Anyway, after graduating from 8th grade, I was excited to go to Boy’s Central High School. This was a Catholic high school and at that time the boys and girls had their separate schools. From the time we were little guys, we had wanted to participate in sports for Central and play in the annual cross-town rivalry football game against Butte public school. Along with going into high school, I was really nervous about 9th grade initiation. I heard many rumors about some of the things that we might be required to do and I remember having great feelings of dread. I also started to notice that most of the girls seemed to be interested in a few select guys and I wasn’t in that particular group. Also, when I was 15 I failed my first class ever. I couldn’t believe that I got an F in Algebra. This was a great shock to me because I had always gotten good grades. I had to go back and get some tutoring from my 8th grade nun, Sister Mary Erna. She helped me out and got me back on track. A few years later, Sister gave up the nun’s life and married my friend Al Schumacher’s Dad. We gave Al a lot of grief over having an “ex-nun” for a stepmother, but it taught me that people could decide to make very difficult and courageous choices.
If you looked at me from the outside during this time of my life, I suppose you would think that everything was going pretty well. In some ways I guess it was. I had very caring and loving parents, good relationships with most of my peers and some success in my sports and academics. However, inside myself, I had always carried around a lot of guilt, shame and insecurity. I was always big for my age and carried extra weight. I was greatly embarrassed if I had to take off my shirt. As I was growing up, some peers, older teens and adults had pointed out my weight problem and some used those mean schoolyard sayings like “fatty, fatty two by four, can’t get through the kitchen door.” It might sound funny now, but it really hurt. I began to judge myself negatively at a very early age. I felt like I just didn’t really measure up and that I would never be as strong, fast or handsome as some of the other guys my age. I felt ashamed about other things too. There were things that you just couldn’t talk about with your parents or anyone for that matter. People that I knew then didn’t really talk much about feelings or thoughts. So for all these kinds of personal painful things, you had to pretty much keep to yourself.
I guess what I would say that being 15 was a strange mixture of excitement, guilt challenge, anxiety, humor, insecurity, camaraderie, fear, and loneliness.

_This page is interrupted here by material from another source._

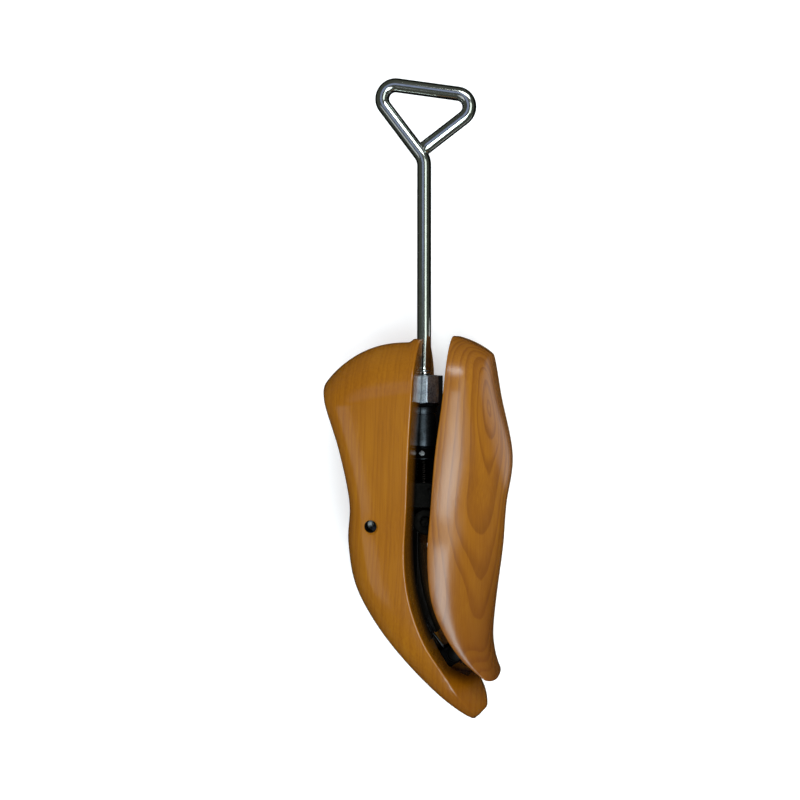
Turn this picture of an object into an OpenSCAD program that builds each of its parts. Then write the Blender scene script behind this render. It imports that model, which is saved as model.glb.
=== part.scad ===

When I look back, there were several people that helped me directly or indirectly at this time. I must say again, that my parents and other family members always conveyed their love and support for me. I just wished that they could have been more skillful in talking about thoughts and feelings. I had two great friends in high school that really made a difference for me too. We did many things together including sports and clubs. We also did our fair share of laughing and clowning around both in and out of school. Having good friends that accepted you was very reassuring and made some of my internal pain easier to cope with. In addition to my friends, I had several teachers that were supportive and encouraging. One teacher in particular that I really enjoyed was an Irish Christian Brother (Brothers are the male versions of nuns) named James Farrell. He was from New York City and was very different from many of the adults that I had met to that point. He was very intelligent, witty and had a very fiery personality. He coached our freshman football team and taught several classes in our school. He was the first teacher that really got us boys to think and wonder about things. I was in high school during the latter part of the Viet Nam war. These were very difficult times in our country, not unlike what is happening on today’s scene in Iraq. So the war and related topics came up frequently in class for discussion. He presented some ideas and perspectives that I had never considered before. I remember being profoundly excited for many reasons and sometimes greatly confused. For the first time, I began to feel that things might not be what they seemed and that there might be many ways of looking at things. There was a revolution taking place inside me, but nobody but me knew about it. I think I must have felt like people who had always thought that the world was flat when they got the news that really the world was round. Wow! What a shock.
I was very fortunate to have run into many people like Brother Farrell in the years to come. Many were teachers who really cared about their students and instilled the love of learning and questioning.
It’s very difficult to figure out what you want to do to make a living in this life. Making money is one thing, but liking what you do and still making a living is what we should all strive for. I didn’t know what I wanted to do at 15, but if you would have asked me I guess I would have told you that I wanted to be a professional baseball player. I was pretty good, but I didn’t really visualize that for myself. What I was learning about myself was that I enjoyed reading and thinking about things and that I also liked being with people and sharing my thoughts and feelings. I was able to experience a variety of work experiences in my teens and early 20’s as I continued to go to school. I worked in underground mines, open-pit mines, lumber and plywood mills, clothing stores, etc. I enjoyed these experiences, but I knew that none of these jobs was really where my heart was. I knew that I would have to work with people in a more direct, personal way. I eventually chose a helping profession and have found myself working with young people of all ages. I eventually received a degree in Guidance and Counseling and have worked in the field of drug/alcohol and violence prevention. I am excited because the things that I have always thought to be most valuable like positive relationships, caring and connection among people is now being recognized as what is really needed for our young people to thrive in their lives. In my small way, I hope that I have contributed to making the world a more caring place. This is something that all of us can do every day in many different ways. So I challenge you to always respect and love yourself, to follow what your heart tells you is right, and to never give up no matter what.